I come from a family that argued about politics. Lester Yorty, my grandfather, organized the union at the Cornwall Ore Mines in the 1930s and 40s, and was a Labor Democrat. My father resembles his father in politics and I resemble mine. At Sunday dinner, after church, in the 50s and the 60s, I remember at the table there would often be a fight between my grandfather and his son-in-law, my uncle who was in the military, conservative and anti-union. The fight would escalate when my father joined in, the roast beef and mashed potatoes forgotten; and if other uncles happened to be there as well (one on the left and one on the right) the argument could grow into heated shouts, which stopped as soon as my grandmother started crying, getting up to go sob in the living room where the family soon followed, gathering, quieting down to watch baseball or football depending on the season.


Viola Liuzzo


I remember an argument between my father and an uncle. It was in my father’s house in the archway between the dining room and the living room. They were both standing facing each other. It was 1965 and it seemed like the walls shook. It was about the murder of Viola Liuzzo, the housewife from Detroit who went South to help in the voting drives, and was murdered while giving a young black man a ride. My uncle argued that white people should not be involved in the civil rights movement. My father argued that white people had to be involved in the civil rights movement—How could they not be? My uncle said that Viola Liuzzo deserved to be dead; she was meddling in affairs that were not her business; she was a communist, a sexually permissive woman who went south to sleep with young black men. My uncle was repeating the lies that J. Edgar Hoover and the FBI were spreading, but no matter, history has proved my uncle wrong and my father right; and they’re both still alive; my uncle joined the Tea Party and my father, as you might guess, voted for the president. My uncle will always be a racist, but I love him nonetheless because he was good to me when I was young; children don’t forget; I don’t have to condone but neither do I have to forget.

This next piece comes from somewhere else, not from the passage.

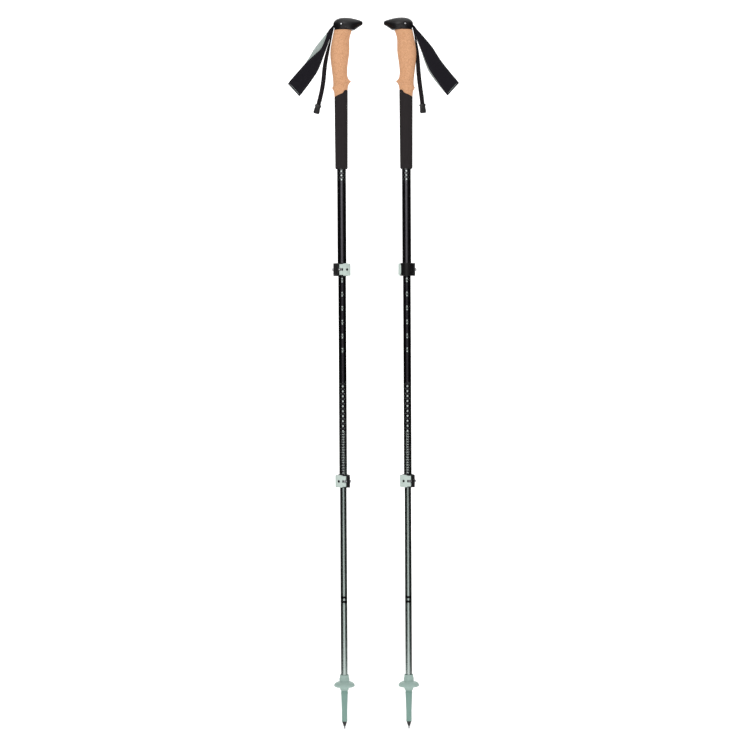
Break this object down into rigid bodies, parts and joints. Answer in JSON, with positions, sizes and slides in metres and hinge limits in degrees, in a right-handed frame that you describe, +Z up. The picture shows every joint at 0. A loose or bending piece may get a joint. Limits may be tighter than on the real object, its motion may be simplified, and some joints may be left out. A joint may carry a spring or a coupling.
{
  "type": "trekking poles",
  "caption": "Pair of three-section telescopic walking poles with cork and foam grips, lever locks, wrist straps and tip baskets.",
  "frame": {"origin": "on the ground, midway between the two tips", "axes": "+Z up along both shafts, +X from the left pole to the right pole, +Y away from the viewer"},
  "size_m": [0.306, 0.037, 1.276],
  "materials": {
    "dark_tube": "satin anodised, near black",
    "printed_tube": "satin anodised, near black, with pale printed marks",
    "mint_tube": "satin anodised, grey green",
    "cork": "fine pressed cork, matt",
    "foam": "closed-cell foam, matt black",
    "cap_rubber": "black moulding, satin",
    "webbing": "black woven outer, grey-green lining",
    "tape": "black woven tape",
    "stop_plastic": "black, fine grain",
    "core_plastic": "moulded, matt",
    "lock_body": "moulded, matt black",
    "lock_lever": "moulded, satin mint",
    "steel": "plain turned steel",
    "ferrule_plastic": "moulded, satin green-grey",
    "basket_plastic": "moulded, satin mint",
    "tip_holder": "moulded, black",
    "carbide": "ground carbide"
  },
  "bodies": {
    "left_grip_section": {"left_upper_shaft": "dark_tube", "left_grip_core": "core_plastic", "left_cork_grip": "cork", "left_foam_sleeve": "foam", "left_grip_cap": "cap_rubber", "left_strap_pin": "steel", "left_strap_anchor": "webbing", "left_strap_wedge": "core_plastic", "left_upper_clamp": "lock_body", "left_upper_hinge_pin": "steel", "left_upper_clamp_screw": "steel"},
    "left_upper_lever": {"left_upper_lever": "lock_lever"},
    "left_strap": {"left_wrist_strap": "webbing", "left_strap_tail": "tape", "left_strap_tail_stop": "stop_plastic"},
    "left_middle_section": {"left_middle_shaft": "printed_tube", "left_middle_guide_bush": "core_plastic", "left_lower_clamp": "lock_body", "left_lower_hinge_pin": "steel", "left_lower_clamp_screw": "steel"},
    "left_lower_lever": {"left_lower_lever": "lock_lever"},
    "left_lower_section": {"left_lower_shaft": "mint_tube", "left_lower_guide_bush": "core_plastic", "left_tip_ferrule": "ferrule_plastic", "left_tip_holder": "tip_holder", "left_carbide_tip": "carbide"},
    "left_basket": {"left_basket": "basket_plastic"},
    "right_grip_section": {"right_upper_shaft": "dark_tube", "right_grip_core": "core_plastic", "right_cork_grip": "cork", "right_foam_sleeve": "foam", "right_grip_cap": "cap_rubber", "right_strap_pin": "steel", "right_strap_anchor": "webbing", "right_strap_wedge": "core_plastic", "right_upper_clamp": "lock_body", "right_upper_hinge_pin": "steel", "right_upper_clamp_screw": "steel"},
    "right_upper_lever": {"right_upper_lever": "lock_lever"},
    "right_strap": {"right_wrist_strap": "webbing", "right_strap_tail": "tape", "right_strap_tail_stop": "stop_plastic"},
    "right_middle_section": {"right_middle_shaft": "printed_tube", "right_middle_guide_bush": "core_plastic", "right_lower_clamp": "lock_body", "right_lower_hinge_pin": "steel", "right_lower_clamp_screw": "steel"},
    "right_lower_lever": {"right_lower_lever": "lock_lever"},
    "right_lower_section": {"right_lower_shaft": "mint_tube", "right_lower_guide_bush": "core_plastic", "right_tip_ferrule": "ferrule_plastic", "right_tip_holder": "tip_holder", "right_carbide_tip": "carbide"},
    "right_basket": {"right_basket": "basket_plastic"}
  },
  "joints": [
    {"name": "left_upper_lever_hinge", "type": "hinge", "parent": "left_grip_section", "child": "left_upper_lever", "pos_m": [-0.0594, -0.01333, 0.8265], "axis": [0, 0, -1], "range_deg": [0, 115]},
    {"name": "left_strap_hinge", "type": "hinge", "parent": "left_grip_section", "child": "left_strap", "pos_m": [-0.0714, 0, 1.262], "axis": [0, 1, 0], "range_deg": [0, 45]},
    {"name": "left_middle_slide", "type": "slide", "parent": "left_grip_section", "child": "left_middle_section", "axis": [0, 0, -1], "range_m": [-0.288, 0.06]},
    {"name": "left_lower_lever_hinge", "type": "hinge", "parent": "left_middle_section", "child": "left_lower_lever", "pos_m": [-0.05585, -0.01221, 0.4475], "axis": [0, 0, 1], "range_deg": [0, 115]},
    {"name": "left_lower_slide", "type": "slide", "parent": "left_middle_section", "child": "left_lower_section", "axis": [0, 0, -1], "range_m": [-0.336, 0.06]},
    {"name": "left_basket_turn", "type": "hinge", "parent": "left_lower_section", "child": "left_basket", "pos_m": [-0.058, 0, 0.084], "axis": [0, 0, 1], "range_deg": [0, 180]},
    {"name": "right_upper_lever_hinge", "type": "hinge", "parent": "right_grip_section", "child": "right_upper_lever", "pos_m": [0.0594, 0.01333, 0.8265], "axis": [0, 0, -1], "range_deg": [0, 115]},
    {"name": "right_strap_hinge", "type": "hinge", "parent": "right_grip_section", "child": "right_strap", "pos_m": [0.0714, 0, 1.262], "axis": [0, -1, 0], "range_deg": [0, 45]},
    {"name": "right_middle_slide", "type": "slide", "parent": "right_grip_section", "child": "right_middle_section", "axis": [0, 0, -1], "range_m": [-0.288, 0.06]},
    {"name": "right_lower_lever_hinge", "type": "hinge", "parent": "right_middle_section", "child": "right_lower_lever", "pos_m": [0.06015, -0.01221, 0.4475], "axis": [0, 0, 1], "range_deg": [0, 115]},
    {"name": "right_lower_slide", "type": "slide", "parent": "right_middle_section", "child": "right_lower_section", "axis": [0, 0, -1], "range_m": [-0.336, 0.06]},
    {"name": "right_basket_turn", "type": "hinge", "parent": "right_lower_section", "child": "right_basket", "pos_m": [0.058, 0, 0.084], "axis": [0, 0, 1], "range_deg": [0, 180]},
    {"name": "poles_apart", "type": "slide", "parent": "left_grip_section", "child": "right_grip_section", "axis": [1, 0, 0], "range_m": [0, 0.3]}
  ]
}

Dad, an old white man who voted for the president

It’s Sunday evening now; I’m home and writing this. I never did get to the the baths or the pedicure, but I worked like crazy on some sonnets, and then went to the gym. I did get to the reading and the party and both were a lot of fun; people I hadn’t seen in awhile like Jacob Burkhart were there and it was good to talk. Until the day is over, you don’t know how it will end. This week was my first week at the age of 64, and I remembered what Mark Twain said, “Live your life so that even the undertaker will be sad to hear that you are dead.” How do we do that? Through love I think.

And speaking of love, here is a sonnet I wrote for Rosa Parks.


Out of the ordinary there will come
from time to time the good and very brave
extraordinary, someone who can save
us from our own damned selves and make us one
humanity. Children take Rosa Parks
for an example, a common seamstress
who sat herself in a seat where she was
told she couldn’t. Some said she was too dark.
Justice became evident and the fact
that a quiet woman can unsever
people divided, sew them together
nobody free till all are freed at last.
One little candle gives light to the night.
Truth is simple. It’s visible. It’s sight.


Nothing says love like food. This week, dear reader, before you march, you need something good to eat. Here is what I’m offering, not the whole meal, perhaps, but a substantial condiment.


Apple Chile Salad

Pickle jalapeños with some carrots and celery. Boil them in vinegar and water for about ten minutes, long enough for the shiny chiles to grow dull. I use a lot of vinegar. You might not want to.

Chop apples and eat some while you do it. Sometimes the skins can be a little thick so be careful with the knife. Don’t let it slip.

You want your parsley crisp, fragrant and fresh. Wash your parsley well and then dry it by pressing it gently in a paper towel or something absorbent. You can even squeeze it in your palms, but gently. When you chop wet parsley, it gets soggy.

Lemons are important. The juice will keep the apples from browning. And when you use lemon juice, you don’t need salt.

With clean hands, dig in and mix. Nothing does it better than the hands. Mix that salad well. Get that the lemon juice on everything.

It’s ready. Enjoy. It is a great side dish. It goes well with bread and cheese too. Think of thick dark bread with some Stilton.



Today I picked Uncle Al’s tomatoes
for the last time. Many were over-ripe
rotten, had cracked or fallen. I was tired
but constant and making an effort to
exercise, bent holding my abdomen
in reaching into the vines to find them
ready and easily pulled from their stems
taking a lot of green ones putting them
at the bottom of the baskets. I’m going
to New York, and will give some to friends, keep
the rest for as long as I possibly
can because there is no better eating
than a tomato from a man who knows
how to plant it well and make it grow.


My Uncle Al was not an outwardly loving man; he wanted to be left alone and plant his garden. He was stern, set in his ways, stubborn to the point of cutting off his nose to spite his face; but he did find ways to love—Don’t we all?—by giving away the vegetables he raised, just like the tomatoes in the sonnet that he gave to me. Uncle Al, a Korean War vet, was a liberal by the way; he liked Burt Lancaster and not John Wayne.



“Shall hate be fairer lodged than gentle love?” Shakespeare asked. Martin Luther King, Christ and Mohammad, Buddha, Gandhi and John Lennon asked it too. What if all the Christians in the world asked themselves that question and then did what Jesus asked them to do, to beat their guns into plow blades and help the poor. God is love, so shouldn’t they start transforming those guns into love? You can’t serve two Masters, Jesus said. It’s either God or guns and God is not a gun, God is love.


Sonnet 10 by William Shakespeare


For shame, deny that thou bear’st love to any,
Who for thyself art so unprovident.
Grant, if thou wilt, thou art beloved of many,
But that thou none lov’st is most evident;
For thou art so possessed with murderous hate
That ‘gainst thyself thou stick’st not to conspire.
Seeking that beauteous roof to ruinate
Which to repair should be thy chief desire.
O, change thy thought, that I may change my mind;
Shall hate be fairer lodged than gentle love?
Be, as thy presence is, gracious and kind,
Or to thyself at least kind-hearted prove:
Make thee another self, for love of me,
That beauty still may live in thine or thee.